Chicago; London: The University of Chicago Press, 2017. xvi, 209 pp. (Tables, map, coloured photos.) US$30.00, paper. ISBN 978-0-226-34083-8.
Ching Kwan Lee has written a captivating ethnographic study comparing the behaviour of Chinese state capital and global private capital in Zambia. By looking at the activities of Chinese state capital in both the copper mining and construction sectors, Lee’s field research creates a window at the grassroots level into the China-Zambia relationship. She weaves the worldviews of dozens of Zambians and Chinese into an accessible narrative that helps bridge the divide between different actors’ perspectives. This book is a lesson to all scholars, myself included, on the value of perseverance and chutzpa in academic field research.
One of the book’s contributions is that it opens a door into the world of Chinese workers and managers in Africa. Lee describes in detail not only Chinese expats’ lives and living conditions, but also how they perceive and are perceived by locals. These voices, particularly Chinese ones, are almost never heard in the African media or Western scholarship. This approach is enhanced when Lee adds Indian and other expatriate perspectives that highlight the austere conditions that the Chinese workers and managers endure relative to other expats in Zambia. The local dynamics of the relationship she describes underscore the pervasive distrust on both sides and how it contributes directly to Chinese workers’ feelings of “insecurity, vulnerability, and anxiety.”
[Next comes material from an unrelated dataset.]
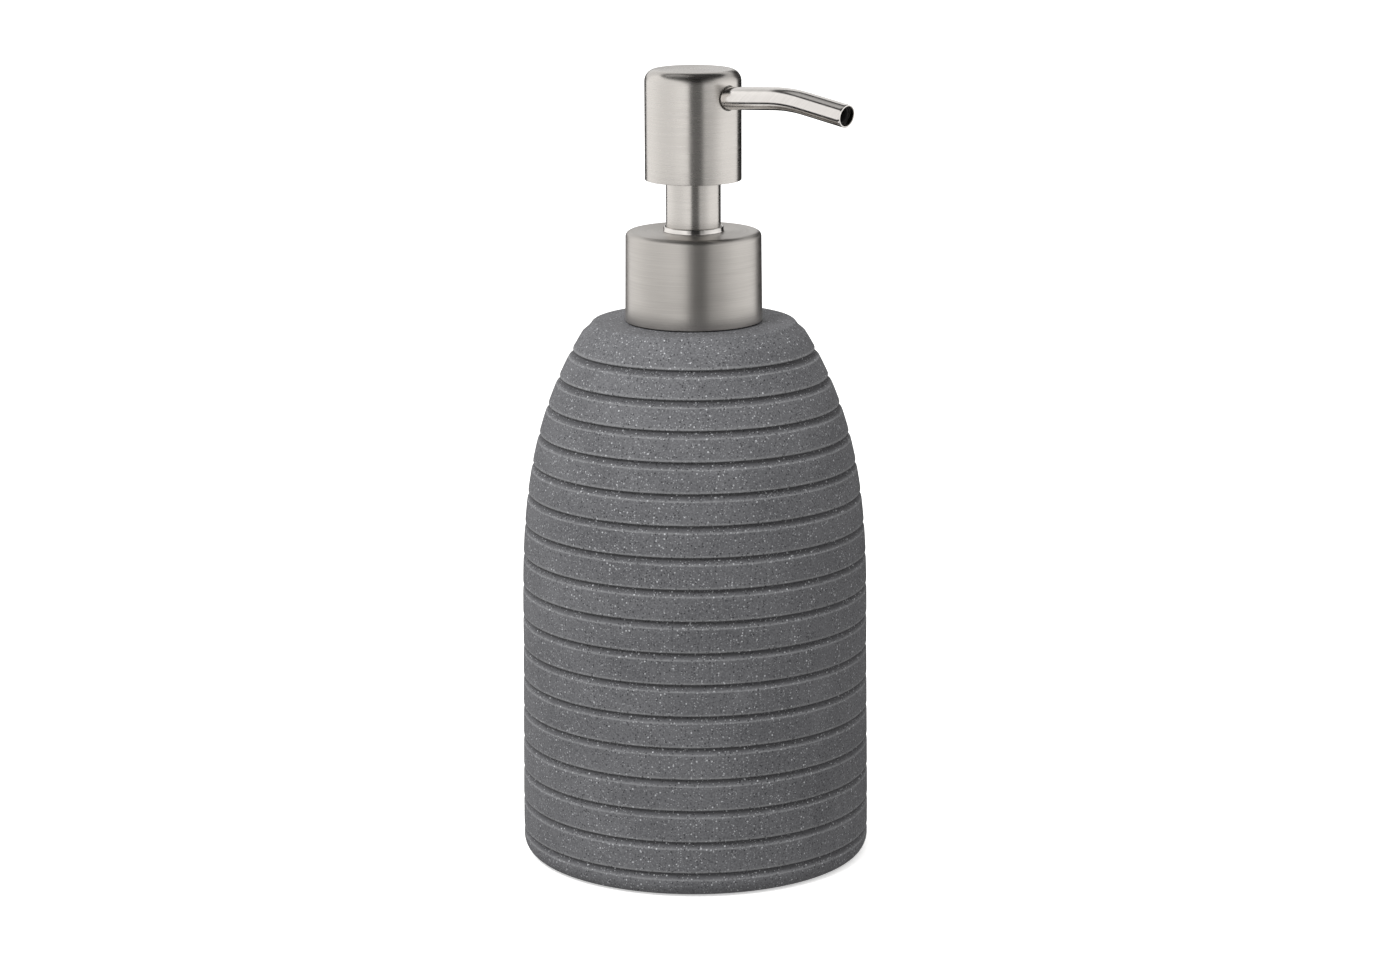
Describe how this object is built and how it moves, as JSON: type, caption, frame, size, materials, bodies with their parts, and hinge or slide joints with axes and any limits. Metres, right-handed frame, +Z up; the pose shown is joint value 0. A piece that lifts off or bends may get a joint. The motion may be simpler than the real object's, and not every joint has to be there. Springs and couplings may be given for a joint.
{
  "type": "soap pump dispenser",
  "caption": "Refillable countertop soap bottle in ribbed stone-look resin with a brushed steel lotion pump, screw-off collar and turning nozzle.",
  "frame": {"origin": "centre of the foot pad's underside, on the bottle's axis, where it meets the table", "axes": "+Z up along the bottle and pump axis, +X the way the nozzle points at rest, +Y completes the right-handed frame"},
  "size_m": [0.0857, 0.08, 0.1811],
  "materials": {
    "stone_resin": "matte",
    "natural_plastic": "satin",
    "white_plastic": "satin",
    "foam_rubber": "matte",
    "brushed_steel": "satin",
    "bright_steel": "gloss"
  },
  "bodies": {
    "bottle": {"bottle_shell": "stone_resin", "liner_bottle": "natural_plastic", "base_plug": "stone_resin", "foot_pad": "foam_rubber"},
    "pump": {"neck_gasket": "foam_rubber", "pump_housing": "natural_plastic", "stem_guide": "white_plastic", "ball_cage": "white_plastic", "return_spring": "bright_steel", "dip_tube": "natural_plastic"},
    "valve_ball": {"inlet_ball": "bright_steel"},
    "collar": {"collar_shell": "brushed_steel", "screw_cap": "white_plastic", "stem_ring": "bright_steel"},
    "plunger": {"stem_tube": "white_plastic", "piston_rod": "white_plastic"},
    "piston_sleeve": {"piston": "natural_plastic"},
    "head": {"head_shell": "brushed_steel", "actuator_core": "white_plastic", "stem_sleeve": "brushed_steel", "nozzle_tube": "bright_steel", "nozzle_liner": "natural_plastic"}
  },
  "joints": [
    {"name": "pump_rise", "type": "slide", "parent": "bottle", "child": "pump", "axis": [0, 0, 1], "range_m": [0, 0.00636]},
    {"name": "collar_turn", "type": "hinge", "parent": "pump", "child": "collar", "pos_m": [0, 0, 0.134], "axis": [0, 0, 1], "range_deg": [0, 540]},
    {"name": "head_press", "type": "slide", "parent": "pump", "child": "plunger", "axis": [0, 0, -1], "range_m": [0, 0.01], "stiffness_N_per_m": 900, "springref_m": -0.008, "deforming": ["return_spring"]},
    {"name": "head_swivel", "type": "hinge", "parent": "plunger", "child": "head", "pos_m": [0, 0, 0.16], "axis": [0, 0, 1], "continuous": true},
    {"name": "piston_float", "type": "slide", "parent": "plunger", "child": "piston_sleeve", "axis": [0, 0, 1], "range_m": [0, 0.0012]},
    {"name": "ball_lift", "type": "slide", "parent": "pump", "child": "valve_ball", "axis": [0, 0, 1], "range_m": [0, 0.0012]}
  ],
  "couplings": [
    {"joint": "pump_rise", "follows": "collar_turn", "m_per_rad": 0.0006737}
  ]
}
A recurrent theme of the book is the contradictions between the local people’s demands and burdens and the objectives of Zambian elites in Lusaka. Ndola Stadium, for instance, was a “win-win” for Chinese and Zambian elites, but less so for the workers who built it. Similarly, the Zambian government’s decision to raise mining taxes did not, for the most part, improve miners’ lives; rather, it eroded their negotiating position vis-à-vis the Chinese mining company. Lee documents countless forms of pushback from miners and the local community against the Chinese state firms, including rumours of Chinese prison labour, exaggerated press reports, petty theft as well as more coordinated theft by workers or other locals, and police delays of convoys and harassment for petty violations, and spot fines for Chinese not carrying work permits.
It is fascinating that the Chinese managers and workers often perceived these local forms of pushback as confirmation of the innate laziness and ingratitude of their Zambian hosts and the potency of anti-Chinese narratives promulgated by the West. “Chinese nationalism is the main legitimating ideology,” Lee observes, and the flames of its adherents’ passions are regularly stoked with reminders of China’s “Century of Humiliation” at the hands of Westerners. The result is a prideful Chinese worldview with systematic blind spots that inhibit Chinese workers’ ability to comprehend how they are perceived by Zambians.
One view shared by both sides is that the Chinese are hardworking, and prepared to “eat bitterness.” Indeed, it is their austere lifestyles, collective routines and uniforms, and long work hours that seem to substantiate the false claims that Chinese workers were prisoners. This notion of workers “eating bitterness” for the greater good actually harkens back to Mao’s People’s Communes. The similarities between Lee’s description of the “China houses” and the commune are too striking to ignore. Notions shared by both institutions include “communal spirit,” “frugal managerial lifestyle,” “forced savings,” “nationalism,” and, most importantly, “eating bitterness,” which was the clarion call of the Maoist commune. But the similarities go beyond the broad themes of self-sacrifice for the collective and a shared communal life. Both institutions preached the “primacy of politics” and fear of the outside world, particularly the West and its intentions toward China. It is a reminder of the potency of path dependence that four decades after they were dismantled, the lessons and values of rural life under the commune still permeate the consciousness of the tens of thousands of farm-raised Chinese workers and managers who now fill the ranks of China’s state-owned firms in Zambia and across the developing world.
Finally, it is worth pointing out that Lee’s research for this book took place on several extended field visits to Zambia between 2007 and 2014—that is, amid a rapid rise in China’s economic growth, the implementation of China’s “Going Out Policy,” and the 2009 financial crisis which precipitated a massive Chinese government economic stimulus program. This means that the book reflects a very particular set of geo-economic conditions: China’s rapid development created a burst of observable economic and political activity with Zambia and other raw material suppliers. As such, researchers seeking to apply this book’s findings to China’s economic relations with other developing countries, particularly non-resource suppliers, should recall that the interactions and perceptions Lee observed between Zambians and Chinese were largely a response to the unique macroeconomic structural pressures they were experiencing at the time.